Ramsey collecting night time thermal data at the Kilauea lava lake in January 2017. Image courtesy of Dr. Mike Ramsey.

His current research focuses on understanding the spectral emissivity of volcanic products like lava. Emissivity is a unitless term that varies with wavelength between 0 and 1 and is based on the composition of an object. An object with high emissivity (closer to 1) is better able to radiate energy than an object with lower emissivity. The emissivity spectrum of a surface or a lava plume allows Ramsey to map its composition, particle size, and even micron scale roughness. He is particularly interested in the unique changes in emissivity from molten surfaces compared to their solidified counterparts. These changes reveal fundamental information about lava’s molecular structure and govern its radiant cooling. This information, in turn, can be used to improve eruption forecasting and for developing models that predict the path of lava flow.

A primary source of satellite-based instrument data used by Ramsey is the Advanced Spaceborne Thermal Emission and Reflection Radiometer (ASTER). ASTER is a partnership between NASA, Japan’s Ministry of Economy, Trade and Industry, the National Institute of Advanced Industrial Science and Technology in Japan, and Japan Space Systems (J-spacesystems), and is one of five instruments aboard the Terra Earth observing satellite (launched in 1999). The instrument obtains high-resolution images of Earth in 14 different wavelengths ranging from visible to thermal infrared. These data are used to create detailed maps of land surface temperature, emissivity, reflectance, and elevation. Ramsey is a member of the ASTER science team and uses ASTER’s unique moderately high spatial and spectral resolution in the instrument’s five thermal infrared (TIR) wavelength bands in his studies of active volcanoes. As of 2016, all ASTER data are available at no charge through the Land Processes Distributed Active Archive Center (LP DAAC).

A unique feature of ASTER is that the targeted instrument’s telescopes can be pointed to collect imagery and data at specific locations. Ramsey utilized this feature to create the ASTER Urgent Request Protocol (URP) system. The URP is a sensor web designed to rapidly detect new thermal activity and target ASTER to collect data of that activity.

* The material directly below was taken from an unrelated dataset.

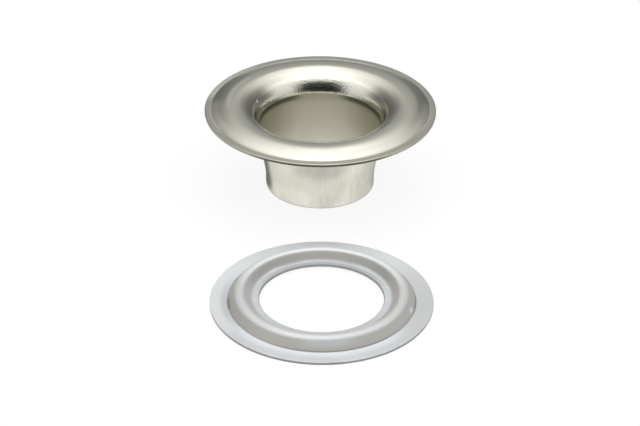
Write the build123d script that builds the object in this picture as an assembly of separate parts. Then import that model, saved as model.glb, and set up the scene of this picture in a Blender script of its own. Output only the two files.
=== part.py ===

This sensor web uses satellite-based instruments such as the Moderate Resolution Imaging Spectroradiometer (MODIS) and the Advanced Very High Resolution Radiometer (AVHRR) coupled with ground-based sensors to detect areas of high thermal activity. When new activity is detected, this triggers a request for ASTER data collection at the location of the detected activity. The program was established in 2004 and has been fully functional in its current state since 2011. It now results in nearly one new ASTER image per day of global eruptive activity.

ASTER images of Hawaii eruption.
Two images of the recent Hawaiian eruptions acquired by ASTER on May 6, 2018. Left image is a thermal infrared image showing vegetation in red and old lava flows in black and gray. White areas are clouds. Right image is from ASTER’s multiple thermal bands and shows plumes of sulfur dioxide (SO2) in yellow and yellow-green. The brighter, thicker SO2 plume on the left of the image is coming from Kilauea. The prevailing trade winds blow the plumes to the southwest over the ocean. Images credit: NASA/METI/AIST/Japan Space Systems, and U.S./Japan ASTER Science Team.

The URP system was used extensively during the recent eruption of Kilauea in Hawaii. As Ramsey notes, the triggering for ASTER imagery was almost immediate due to the intense thermal signature given off by the first presence of new lava from the eruption. Daily thermal alerts continued as lava was flowing from the volcano, and ASTER was targeted to acquire data at every possible opportunity. Because the lava radiance was so intense, a special request for off-axis pointing of ASTER’s Visible Near-Infrared (VNIR) subsystem also was used to increase the number of observations and to collect data at night. An analysis of these data by Ramsey and Dr. Vincent Realmuto at NASA’s Jet Propulsion Laboratory (JPL) in Pasadena, CA, shows that the sulfur dioxide (SO2) plume from the volcano is easily detected in the ASTER TIR data.

Ramsey also is using ASTER data to create continually updated thermal maps of the Kilauea eruption for scientists at the Hawaiian Volcano Observatory (HVO), which is part of the USGS Volcano Hazards Program. HVO scientists supplement ASTER observations with ground-based high resolution thermal video data collected through periodic helicopter flights over the lava flows. ASTER data are being compared with ground and helicopter-based multispectral TIR data from a new instrument developed by Ramsey to provide a better understanding of how the lava flow channels develop and to track the emissivity changes with time as the lava channels cool.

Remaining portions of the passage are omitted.